Publication at Faculty of Law |
2020

Abstract

The book is dealing with the lay element in judiciary. The main emphasis in laid on the institute of lay judges in the Czech legal order.

The main goal of the work is to answer the questions whether the lay element in judiciary is still a democratizing component, further if there are fulfilled enough the constitutional conditions of an independent, impartial and statutory judge principle in case of lay judges, whether the democratic or the expert legitimacy may prevail and at last, if the lay element should be preserved in the Czech legal order. In the first chapter, there is described a historical development of the lay element in judiciary.

In modern times, it has appeared firstly in the form of jury courts in the Czech lands, more precisely in the Austrian monarchy, after the revolutionary year 1848. Its functioning is illustrated on two famous cases, which were the process with K.

H. Borovský and with Leopold Hilsner.

On the one hand, these cases show the advantage of participation of lay people into judiciary, as it can serve as correction of the state's despotism. On the other hand, there should come to wrong decisions in the consequence of an easy suggestibility of the public.

At the age of the so called First Czechoslovak Republic, there was the Austrian model of jury courts adopted. However, during the Nazi occupation was it avoided.

After the World War II, it has come to implementation of the institute of the lay judges. In the part about the communistic regime, there is pointed out to the fact, that the function of the lay element in judiciary as the guarantee of democracy can be also misused.

The so called "judges from the people" had served more likely as a control of court's decision-making in the interests of the governing structures. After the Velvet revolution were the lay judges preserved.

Afterwards, the institute of the lay judges is discussed in the current legislation. Firstly, in this part is pointed out to some quite vague conditions for the execution of the office of a lay judge.

Further, the exposition dedicates to the procedure of the selection of lay judges, their position and ways of termination of the office. The next chapter discusses about the question, whether there is the independence and impartiality of the lay judges guaranteed enough in the Czech Republic.
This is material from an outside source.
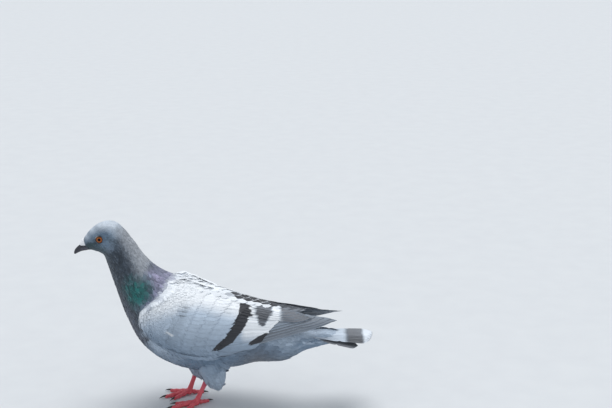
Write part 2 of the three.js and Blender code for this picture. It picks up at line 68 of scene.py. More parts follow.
def unit(vectors):
    return vectors / np.maximum(np.linalg.norm(vectors, axis=-1, keepdims=True), 1e-9)


# Soft round bump of height 1 at a place, for shaping a surface.
def swell(x, z, place, reach):
    return np.exp(-((x - place[0]) ** 2 + (z - place[1]) ** 2) / reach**2)


# Angles for a ball: down from its pole and round it.
def ballAngles(rows, columns):
    return np.meshgrid(np.linspace(0, math.pi, rows), turns(columns + 1, columns), indexing="ij")


# Even steps round a circle.
def turns(count, whole):
    return np.arange(count) * fullTurn / whole


# Meshes

def gridFaces(rows, columns, closed=False, flip=False):
    wide = columns if closed else columns - 1
    i, j = np.meshgrid(np.arange(rows - 1), np.arange(wide), indexing="ij")
    k = (j + 1) % columns
    quads = np.stack([i * columns + j, i * columns + k, (i + 1) * columns + k, (i + 1) * columns + j], -1)
    quads = quads.reshape(-1, 4)
    return (quads[:, ::-1] if flip else quads).tolist()


# Merges doubled points, and turns the faces of a closed shell outwards.
def weld(mesh, gap=0.001 * mm):
    work = bmesh.new()
    work.from_mesh(mesh)
    bmesh.ops.remove_doubles(work, verts=work.verts, dist=gap)
    bmesh.ops.recalc_face_normals(work, faces=work.faces)
    work.to_mesh(mesh)
    work.free()
    mesh.shade_smooth()


def makeMesh(name, points, faces):
    mesh = bpy.data.meshes.new(name)
    mesh.from_pydata((np.asarray(points).reshape(-1, 3) * mm).tolist(), [], faces)
    mesh.update()
    mesh.shade_smooth()
    return mesh


markKinds = {1: ("FLOAT", "value"), 3: ("FLOAT_VECTOR", "vector"), 4: ("FLOAT_COLOR", "color")}


def setMarks(mesh, name, values):
    values = np.asarray(values, np.float32)
    kind, key = markKinds[values.shape[-1]]
    attribute = mesh.attributes.new(name, kind, "POINT")
    attribute.data.foreach_set(key, values.ravel())


def setMap(mesh, name, values):
    corners = np.empty(len(mesh.loops), np.int32)
    mesh.loops.foreach_get("vertex_index", corners)
    layer = mesh.uv_layers.new(name=name)
    layer.data.foreach_set("uv", np.asarray(values, np.float32).reshape(-1, 2)[corners].ravel())


def vectorsOf(mesh, name):
    vectors = np.empty(len(mesh.vertices) * 3, np.float32)
    mesh.attributes[name].data.foreach_get("vector", vectors)
    return vectors.reshape(-1, 3)


def pointsOf(mesh):
    return vectorsOf(mesh, "position") / mm


def addToScene(name, data):
    item = bpy.data.objects.new(name, data)
    bpy.context.scene.collection.objects.link(item)
    return item


def addObject(mesh, *materials):
    for material in materials:
        mesh.materials.append(material)
    return addToScene(mesh.name, mesh)


# Several grids in one mesh, each with its own values at its points.
class Patchwork:
    def __init__(self):
        self.points = []
        self.faces = []
        self.values = {}
        self.count = 0

    def add(self, grid, faces, **values):
        grid = np.asarray(grid, float).reshape(-1, 3)
        self.faces += [[corner + self.count for corner in face] for face in faces]
        self.points.append(grid)
        for key, value in values.items():
            self.values.setdefault(key, []).append(np.asarray(value, float).reshape(len(grid), -1))
        self.count += len(grid)

    # A closed tube of rings with both ends shut.
    def addTube(self, grid, flip=False, **values):
        rows, columns = grid.shape[:2]
        faces = gridFaces(rows, columns, closed=True, flip=flip)
        last = (rows - 1) * columns
        first = list(range(columns))
        end = [last + k for k in range(columns)]
        faces.append(first if flip else first[::-1])
        faces.append(end[::-1] if flip else end)
        self.add(grid, faces, **values)

    def mesh(self, name):
        mesh = makeMesh(name, np.concatenate(self.points), self.faces)
        for key, parts in self.values.items():
            value = np.concatenate(parts)
            if value.shape[1] == 2:
                setMap(mesh, key, value)
            else:
                setMarks(mesh, key, value)
        return mesh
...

The author concludes, that with respect to these principles is very problematic the way of selection of lay judges to their office, unsuitable specification of mutual incompatibility of offices, the length of their term of office, insufficient material security and the way of dismissal of the lay judges from their office. The following part is dealing with the question, whether there exists the right on a statutory lay judge next to the right to the statutory judge.
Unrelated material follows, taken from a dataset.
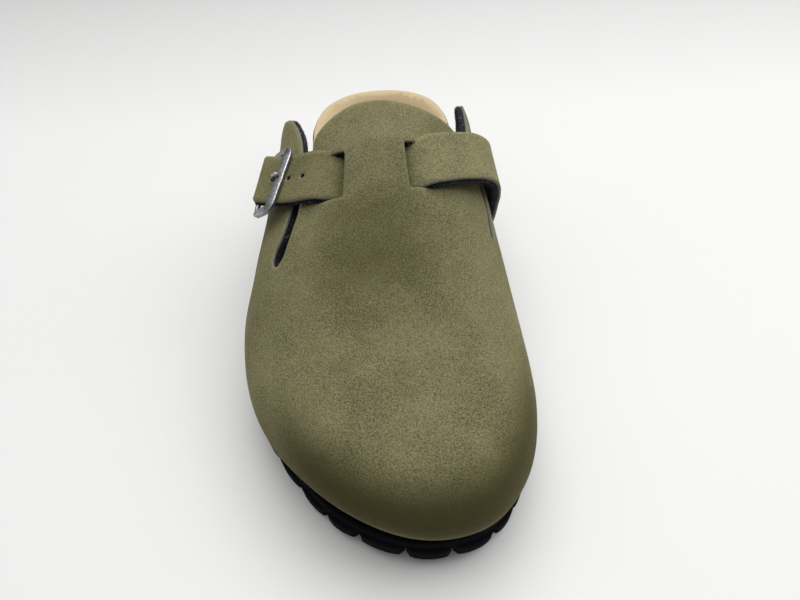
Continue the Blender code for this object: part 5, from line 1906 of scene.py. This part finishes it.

The author answers this question positively. He focuses on the thesis, if this principle is sufficiently fulfilled in case of lay judges.

He analyses also some of the decisions of the Czech Supreme Court or Constitutional Court. After that, he answers negatively.

As insufficient he primarily denotes the way of assignation of the lay judges to the particular cases, which absolutely admits arbitrariness. Afterwards, the subject of research are the issues such as collision of democratic and expert legitimacy and the extent of engagement of the lay judges during the court's hearings.

The author expresses the presumption, that both democratic and expert legitimacy should not be necessarily in a conflict. The solution is in their appropriate synthesis.

A comparative part is also contained. There are judicial lay elements in Austria and in Germany compared.

In conclusion, the author tends to the statement, that it is more convenient to preserve the lay element in the Czech judiciary. For the needs of the domestic court proceedings he opts for the current institute of lay judges as better than the juries.

Nevertheless, he considers as more suitable to keep them only in the criminal trials. In the civil proceedings, there should be the lay judges avoided.

As absolutely unsuitable deems the author the general conception of the lay judges. Firstly, he opts for option of inspiration by the Austrian or by the German law, where the office is a civic duty.

This amendment should help to the solution of the whole series of another partial issues. He proposes the inspiration by the abroad legislation also in the issues of the decision-making of the court bench in order to minimalizing the risks of inappropriate outvoting of the professional judge by the lay people.

As such conception is currently practically unenforceable, he does not exclude also an alternative possibility to avoid the lay element in judiciary.